Could the UK property market be about to enter 18-years of decline?

(Last Updated On: June 24, 2016)

According to controversial American forecaster Martin Armstrong property prices in the UK have peaked and an 18 year downturn is due.

Armstrong, a former investment manager, is said to have predicted the 1987 crash to the day (and the subsequent low), the Nikkei top, Russia’s debt default, and the Long-Term Capital Management crisis.

Armstrong’s Economic Confidence Model, was based on economic cycles observed through reviewing hundreds of years of data. He describes a long-term business cycle of 309.6 years, which can be split into six waves of 51.6 years, then split into six waves of 8.6 years each. The total days in one 8.6 year cycle is 3,141 – pi times 1,000 giving the model the name the ‘Pi Cycle’.

The upshot of the argument is not price-to-earnings ratios, excess debt or surplus of supply. It’s government intervention. “What will make the peak is a rise in taxes”, he says. Bankrupt Governments will make “insane increases in taxes to try and stay afloat”. There is also, he says, a lack of long-term mortgage availability i.e. lack of credit.

Sky line with construction

In the UK, government policies have long contrived to drive up property prices with foolish systems of credit, official inflation measures not including property prices, suppressed interest rates seeming to keep borrowing costs down and restrictive planning laws. For all the misinformation carried out by the Treasury about getting the UK’s finances in shape, government is still spending beyond its means. Of the few places left to tax where it doesn’t already is real estate.

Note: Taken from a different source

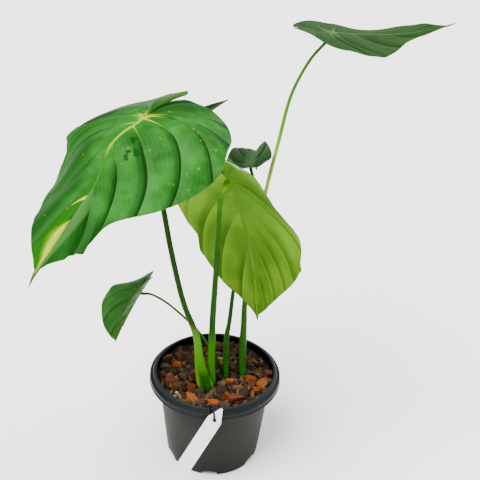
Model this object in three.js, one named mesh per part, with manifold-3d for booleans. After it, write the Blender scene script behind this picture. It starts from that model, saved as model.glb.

Unoccupied property is a growing issue, particularly in London. We may see a tax on that. The re-rating of council tax bands so that rates go up for more expensive properties also seems increasingly likely.

The costs of moving in terms of tax, lost mortgage deals and tighter lending already mean that many are choosing to stay put. But will price follow volume? Armstrong thinks so “prices come into line with cash available for deals” he says. It should be stressed that in London with cash buyers on the rise, and lending tighter, that is already happening and hasn’t driven down prices yet.

The next six months should indicate whether the declines he sees ahead are indeed emerging.